Given that no member of the Gandhi family ever had been so grilled in public it does verge on the unfair to suggest Arnab should have pushed further, but he should have.
When Rahul said - The difference between the 84 riots and the riots in Gujarat was that in 1984 the Government was trying to stop the riots. I remember, I was a child then, I remember the Government was doing everything it could to stop the riots - what exactly did he mean?
What did he think doing "everything" meant? Given that he invokes his father's legacy at every step what did he think of his father's statement about a great tree falling?
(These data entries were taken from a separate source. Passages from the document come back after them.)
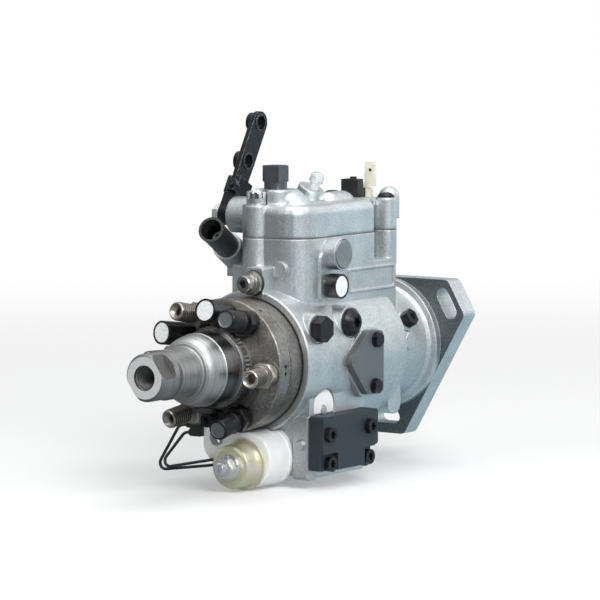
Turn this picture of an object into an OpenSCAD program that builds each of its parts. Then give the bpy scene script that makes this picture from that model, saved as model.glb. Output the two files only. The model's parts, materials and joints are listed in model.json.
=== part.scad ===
// Rotary distributor fuel-injection pump, flange mounted.
// X points to the timing-window side, Y to the drive end, Z up.
// The origin is the centre of the pilot on the mounting face.

/* [Flange and pilot] */
// Distance from the axis to each long edge of the triangular flange
flange_in_r = 43; // [40:0.5:48]
// Distance from the axis to the cut corner of the flange
flange_tip_r = 63.5; // [61:0.5:70]
// Thickness of the flange plate
flange_t = 14; // [8:0.5:18]
// Radius at which the two upper slots lie
slot_pcr = 55; // [53:0.5:56]
// Radius at which the lower slot lies
slot_low_r = 50; // [49.5:0.5:52]
// Distance from the axis to the lower cut corner
flange_low_r = 61; // [60:0.5:66]
// Width of a mounting slot
slot_w = 9; // [6:0.5:12]
// End to end length of a mounting slot
slot_len = 22; // [14:0.5:24]
// Radius of the pilot spigot
pilot_r = 35; // [26:0.5:38]
// Height of the pilot spigot
pilot_h = 7; // [4:0.5:12]

/* [Barrel] */
// Outer radius of the barrel
barrel_r = 45.4; // [44:0.1:48]
// Distance from the mounting face to the front of the barrel
barrel_front = 168; // [164:0.5:172]
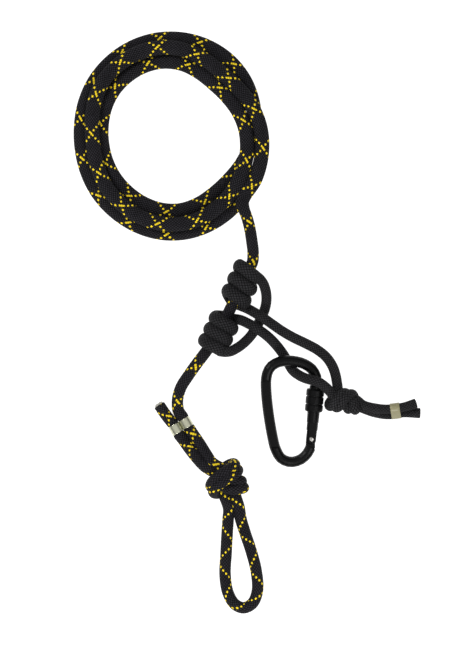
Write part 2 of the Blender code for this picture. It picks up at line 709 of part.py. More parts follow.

Why was it that for him the legal process was a defence where the Congress was concerned, it wasn't where the BJP was concerned?
It betrays political stupidity to be unprepared for a question on why he thought Modi's government was complicit in the killings, but it says something worse about Rahul that he was willing to deny the reality of the 1984 killings.
It does not help his cause that his demeanor through the rest of the interview was in keeping with such prevarication. After squirming through an hour of further questioning, where he did nothing to improve the disaster the interview had already become within the first half an hour, he declared that Arnab had become mired in superficialities. He then informed us that "the real core issues in this election are, 1)Are we going to head towards a democracy, towards deepening our democracy and towards opening up the system or are we going to head towards concentration of power? 2) Are we going to head towards empowerment of women? Are we going to be a half strong nation? Be a half proud nation? Or are we going to actually empower women?''
Some of these are worthy questions, some of these are born out of an acute misunderstanding of our democracy and our Constitution, but really the core question goes well beyond these - Why should we trust Rahul to address any of these issues honestly when he was so evidently willing to lie over fundamental issues only to save his family and his party's reputation?